Heaps of love from Pin xx
I remember so clearly how terrified I was of riding when I was a child. I was constantly being thrown off a little brute from one side of a paddock to another, and furious that my three sisters were all naturals in the saddle, just like Mum. I’d pull on the reins and say horrific things to the horse when no one was listening.
As for golf, I seriously loathed Saturday lessons with a woman called Mrs Morrison at a little country golf course not far from home, and the only reason I went to the lessons was because Mum made me and there was always a chocolate biscuit at the end. I’d drag the golf club around 9 holes, with the score that I was so proud of, 100, rather telling I’d say.
But through my letters I presented a cheery happy little person who so loved riding her pony and was thrilled to be averaging 11 shots per hole at golf. The ‘bag with the tap running’ has left me guessing, as has the fact that I didn’t write to thank my godmother on the paper I so convincingly told her that I adored.
These days, we can filter everything and present our lives in a way that we believe people wish to see it, and rarely share our struggles and failures. But through letters (apart from those written by me as an 11 year old child, probably with Mum over my shoulder saying ‘be newsy and positive’) more importantly than ever, we need to document a time and a place in our lives that will inevitably shape and inspire future generations.

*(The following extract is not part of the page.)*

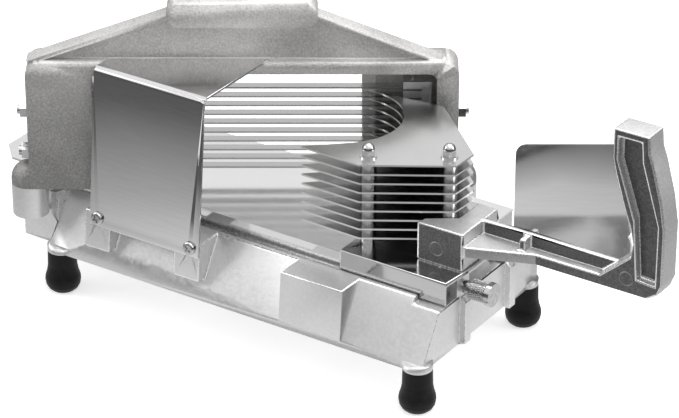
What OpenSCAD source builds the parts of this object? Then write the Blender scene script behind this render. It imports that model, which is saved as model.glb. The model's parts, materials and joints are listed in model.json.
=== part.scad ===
// Push-type tomato slicer: a cast base, a diagonal rack of blades in a cast frame,
// and a sliding pusher whose plates pass between the blades.
// Millimetres. The pusher slides along X, Z is up, and the feet stand on Z = 0.

/* [Base] */
// Length of the base casting
base_len = 288; // [270:1:310]
// Width of the base casting at its bottom rim
base_w = 140; // [132:1:150]
// Height of the rubber feet below the rim
foot_h = 29; // [24:1:36]
// Height of the body from the rim to the ledge
body_h = 38; // [34:1:44]
// How far the front wall leans back over its height
batter = 23; // [18:1:26]
// Width of the ledge between the front wall and the slide platform
ledge_w = 9; // [8:1:12]
// Height of the slide platform above the ledge
platform_h = 8; // [7:1:10]
// Wall of the base casting
wall = 5; // [4:0.5:6]
// Length of the low flat at the handle end
end_flat = 19; // [16:1:24]
// Step from the ledge down to that flat
end_drop = 4; // [3:0.5:6]
// Thickness of the sheet metal of the slide board and the exit tray
board_t = 1.5; // [1:0.1:2]
// Reach of the exit tray past the base
tray_reach = 68; // [50:1:80]

/* [Blade frame] */
// Angle of the blade frame to the push direction, in degrees
frame_angle = 33.5; // [32:0.5:35]
// Distance of the blade line from the middle of the base
blade_off = 31; // [29:1:33]
// Overall width of the frame
frame_w = 277; // [272:1:282]
// Place of the frame's left side along the blade line, from the middle
frame_left = 169; // [166:1:172]
// Depth of the frame casting
frame_d = 24; // [22:1:26]
// Height of the frame casting without its crest
frame_h = 90; // [88:1:96]
// Width of the hollow left pillar
pillar_l = 42; // [38:1:44]
// Width of the solid right pillar
pillar_r = 14; // [12:1:16]
// Height of the top beam
beam_h = 7.5; // [6:0.5:9]
// Height of the crest over the top beam
crest_h = 40; // [34:1:46]
// Width of the raised pad on the crest
pad_w = 96; // [80:1:104]
// Height of the raised pad
pad_h = 16; // [12:1:18]

/* [Blades] */
// Number of blades
blade_count = 10; // [8:1:10]
// Spacing of the blades, which is the slice thickness
pitch = 6.35; // [6:0.05:6.4]
// Width of a blade
blade_w = 8; // [7:0.5:9]
// Thickness of a blade
blade_t = 0.8; // [0.6:0.1:1]
// Height of the lowest blade above the slide board
blade_lift = 9.5; // [9:0.5:11]

/* [Pusher] */
// Thickness of a pusher plate
plate_t = 1.2; // [1:0.1:1.5]
// Radius of the notch that holds the tomato
notch_r = 40; // [36:1:41]
// Thickness of the carriage plate
carriage_t = 3; // [2.5:0.5:4]
// Length of the carriage plate
carriage_len = 81; // [78:1:84]
// Diameter of the pusher studs
stud_d = 5; // [4:0.5:6]
// Diameter of the spacers on the studs
spacer_d = 10; // [9:0.5:11]
// Travel of the pusher
travel = 150; // [130:1:152]

/* [Handle] */
// Height of the grip's top above the carriage plate
grip_h = 118; // [110:1:126]
// Thickness of the grip
grip_t = 18; // [16:1:20]
// Width of the grip seen from the front
grip_w = 24; // [22:1:26]
// Reach of the grip past the mounting block
grip_reach = 92; // [86:1:98]

/* [Guards] */
// Thickness of the guard sheet
guard_t = 1.5; // [1:0.1:2]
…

Today at lunch I spoke to my host about our shared appreciation of letters and diaries. I could immerse myself in them for hours. We all could. Just as you so generously do with this blog, and for that I am very grateful. A documentation of musings and moods and maybe just a little bit filtered.
From Clemmie Churchill’s written concerns to her husband, to Josephine Powells incredible field notes, to a little girl in Australia writing to thank her godmother, and all of our travel diaries and daily documentation’s. It’s so important to write it all down – not in a short, online burst – but in the present moment as it actually is.
Otherwise, we are all but passive in a life so precious.
From Tangier, with love.
Pictured: Jenny and Jono at Lunch, Tangier 2019.